Wisdorf, a beginning surfer at 38, caught his first wave last Thursday. It was his fourth attempt. "The first time, I chickened out when I saw how big the wave was," he admitted. "When the wave stood up I said 'Oh s---!' and paddled for shore. It was intimidating." On Thursday, though, Wisdorf was back in the water riding a "squirrelly" 5-footer that held the power to carry him all the way home to Girdwood. "A big rush," he said. Like his fellow wave riders, Wisdorf is a confessed adrenaline junkie. he once rode in-line skates down the Turnagain Pass at 50mph, without brakes. Still, surfing the bore is among the wildest things he's done, Wisdorf acknowledged. "But what else is there to do at this time of year?"

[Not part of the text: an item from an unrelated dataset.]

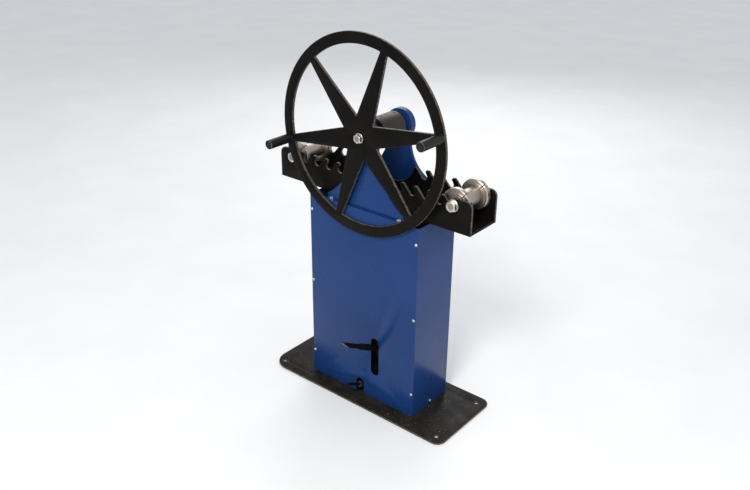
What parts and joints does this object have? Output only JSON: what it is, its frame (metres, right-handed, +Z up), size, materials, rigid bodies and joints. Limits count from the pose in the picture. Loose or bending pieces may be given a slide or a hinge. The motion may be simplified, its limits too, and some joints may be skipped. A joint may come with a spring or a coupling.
{
  "type": "manual three-roll profile bender",
  "caption": "Free-standing manual three-roll bender: a handwheel drives the centre roller, and a foot-pumped bottle jack lifts a notched beam with two side rollers.",
  "frame": {"origin": "on the floor, under the middle of the case, on the underside of the base plate", "axes": "+Z up; +X along the beam to the right of the person at the handwheel; +Y towards the back, away from the handwheel"},
  "size_m": [0.732, 0.3884, 1.1975],
  "materials": {
    "blue_paint": "blue powder coat, satin, fine orange peel",
    "black_paint": "black paint, satin, worn along the edges",
    "grip_black": "black, satin, rubbed bright at the rims",
    "machined_steel": "turned steel with fine tool marks",
    "dark_steel": "dark turned steel, lightly oiled",
    "zinc": "bright zinc plate",
    "bronze": "machined bronze",
    "jack_enamel": "black gloss enamel"
  },
  "bodies": {
    "frame": {"base_plate": "black_paint", "front_panel": "blue_paint", "back_panel": "blue_paint", "left_side_panel": "blue_paint", "right_side_panel": "blue_paint", "front_upright": "blue_paint", "rear_upright": "blue_paint", "rear_bearing_housing": "blue_paint", "front_bearing": "bronze", "rear_bearing": "bronze", "front_tie_angle": "blue_paint", "rear_tie_angle": "blue_paint", "left_tie_bolt": "zinc", "right_tie_bolt": "zinc", "upper_guide_collar": "dark_steel", "lower_guide_collar": "dark_steel", "jack_base": "jack_enamel", "jack_tank": "jack_enamel", "jack_cylinder": "machined_steel", "jack_top_nut": "jack_enamel", "pump_cylinder": "jack_enamel", "fulcrum_bracket": "jack_enamel", "fulcrum_pin": "zinc"},
    "drive": {"handwheel": "black_paint", "wheel_hub": "black_paint", "drive_shaft": "dark_steel", "shaft_key": "dark_steel", "hub_bolt": "zinc", "hub_washer": "zinc", "centre_roller": "dark_steel", "left_handle_pin": "grip_black", "right_handle_pin": "grip_black"},
    "left_handle": {"left_grip": "grip_black"},
    "right_handle": {"right_grip": "grip_black"},
    "lift": {"beam_front_plate": "black_paint", "beam_rear_plate": "black_paint", "beam_bottom_plate": "black_paint", "lift_post": "black_paint", "jack_ram": "machined_steel", "jack_saddle": "dark_steel"},
    "left_axle": {"left_axle_bolt": "zinc", "left_axle_washer": "zinc", "left_axle_nut": "zinc"},
    "left_roller": {"left_roller_sleeve": "machined_steel", "left_roller_bush": "bronze", "left_front_ring": "machined_steel", "left_rear_ring": "machined_steel"},
    "right_axle": {"right_axle_bolt": "zinc", "right_axle_washer": "zinc", "right_axle_nut": "zinc"},
    "right_roller": {"right_roller_sleeve": "machined_steel", "right_roller_bush": "bronze", "right_front_ring": "machined_steel", "right_rear_ring": "machined_steel"},
    "lever": {"pump_lever": "black_paint", "pump_pedal": "black_paint"},
    "plunger": {"pump_plunger": "machined_steel"},
    "valve": {"release_valve": "dark_steel", "release_rod": "black_paint"}
  },
  "joints": [
    {"name": "wheel_spin", "type": "hinge", "parent": "frame", "child": "drive", "pos_m": [0, 0, 0.8955], "axis": [0, 1, 0], "continuous": true},
    {"name": "left_grip_spin", "type": "hinge", "parent": "drive", "child": "left_handle", "pos_m": [-0.2815, -0.162, 0.83464], "axis": [0, 1, 0], "continuous": true},
    {"name": "right_grip_spin", "type": "hinge", "parent": "drive", "child": "right_handle", "pos_m": [0.2815, -0.162, 0.95636], "axis": [0, 1, 0], "continuous": true},
    {"name": "beam_lift", "type": "slide", "parent": "frame", "child": "lift", "axis": [0, 0, 1], "range_m": [0, 0.08]},
    {"name": "left_axle_lift", "type": "slide", "parent": "lift", "child": "left_axle", "axis": [0.6561, 0, 0.7547], "range_m": [0, 0.06]},
    {"name": "right_axle_lift", "type": "slide", "parent": "lift", "child": "right_axle", "axis": [-0.6561, 0, 0.7547], "range_m": [0, 0.06]},
    {"name": "left_roller_spin", "type": "hinge", "parent": "left_axle", "child": "left_roller", "pos_m": [-0.305, 0.0045, 0.757], "axis": [0, 1, 0], "continuous": true},
    {"name": "right_roller_spin", "type": "hinge", "parent": "right_axle", "child": "right_roller", "pos_m": [0.305, 0.0045, 0.757], "axis": [0, 1, 0], "continuous": true},
    {"name": "pump_stroke", "type": "hinge", "parent": "frame", "child": "lever", "pos_m": [0.056, -0.005, 0.1525], "axis": [1, 0, 0], "range_deg": [0, 50]},
    {"name": "plunger_slide", "type": "slide", "parent": "frame", "child": "plunger", "axis": [0, 0, 1], "range_m": [-0.029, 0]},
    {"name": "valve_turn", "type": "hinge", "parent": "frame", "child": "valve", "pos_m": [-0.005, -0.085, 0.032], "axis": [0, -0.8838, 0.4679], "range_deg": [0, 270]}
  ],
  "couplings": [
    {"joint": "plunger_slide", "follows": "pump_stroke", "m_per_rad": -0.03263}
  ]
}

Turnagain Arm, notorious for its dangerous sandbars and churning water, is no playground, which the kayakers and surfers were quick to enforce. "If you don't know what you're doing," Peterson said, "it's a very hazardous place to be." To avoid dangerous pockets of soft sand, the boaters tried to put in where the shoreline was rocky and firm. "We scamper over the sand real quick," Moss said. "We don't spend any time on it."

They also wore appropriate gear - dry suits, wet suits, helmets, gloves, booties, life vest - and never ventured into the water alone. Once in the drink, among the biggest dangers is the constantly shifting channel bottom. In some places the water is several feet deep, in others only inches deep. "You never know how deep it is because it's silty," Beirne said. Taking in a mouthful of Turnagain Arm water is like brushing your teeth with sandpaper, he said. "When you're surfing a wave you can sometimes feel the boat drag across the bottom, and if you rolled you could break a paddle or, worse, your neck." The dangers, though, proved no deterrent to the crew. "I like to push it," said Beirne, who's trained in swift-water rescue and CPR. "You only live once."

With the bore tide continuing to run strong, more and more motorists are stopping along the highway to watch the surf. The boaters are more worried for those folks than they are for themselves. Don't venture in, they cautioned.

"I don't want to get kicked off the water because someone bites the bullet out there," Moss said.